Synthesis, property, and application of carbon nanotube fiber

Abstract

Carbon nanotube (CNT) fiber (CNTF), which is a collection of many CNTs aligned along the fiber axis, has attracted significant attention as a next-generation material with excellent properties. CNTF is a macroscopic material that potentially resembles the intrinsic properties of CNTs (high strength, conductivity, flexibility, etc.) that constitute it. Recent studies have shown that the specific strength of CNTF can reach 5.5 N/tex, which is much higher than that of the state-of-the-art carbon fiber (Toray T1100G, 3.9 N/tex) and the specific conductivity can reach 5640 S m2/kg, which is comparable to that of copper.

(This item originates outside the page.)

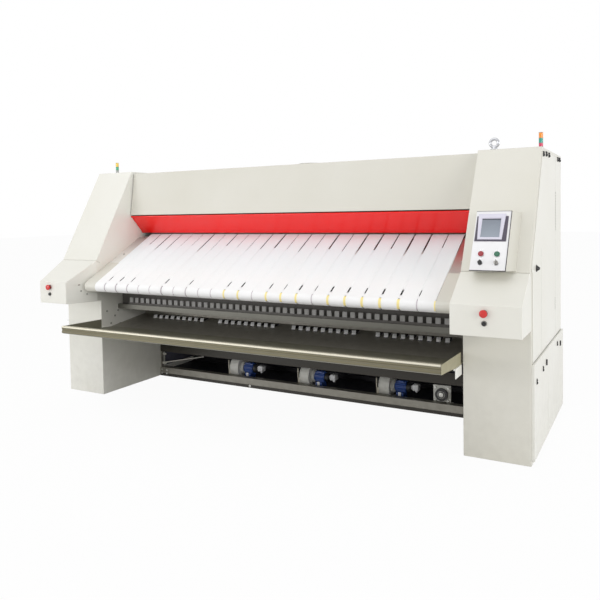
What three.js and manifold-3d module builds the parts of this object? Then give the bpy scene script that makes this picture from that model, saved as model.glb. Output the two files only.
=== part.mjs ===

This review first introduces the synthesis methods of CNTF, which can mainly be classified into three categories: forest spinning, direct spinning, and solution spinning. Each of the synthesis methods has its own merits and drawbacks, and the principles and characteristics of these methods are discussed. Second, various post-treatment methods to improve the properties of as-spun CNTFs are introduced. Without appropriate post-treatments, in the case of CNTFs fabricated by forest spinning and direct spinning, the properties cannot meet the demands for various applications. In particular, direct spinning combined with the appropriate post-treatment may potentially lead to the fabrication of CNTFs with excellent properties at relatively high productivity. Finally, the various application fields that can exploit the excellent characteristics of CNTF are introduced.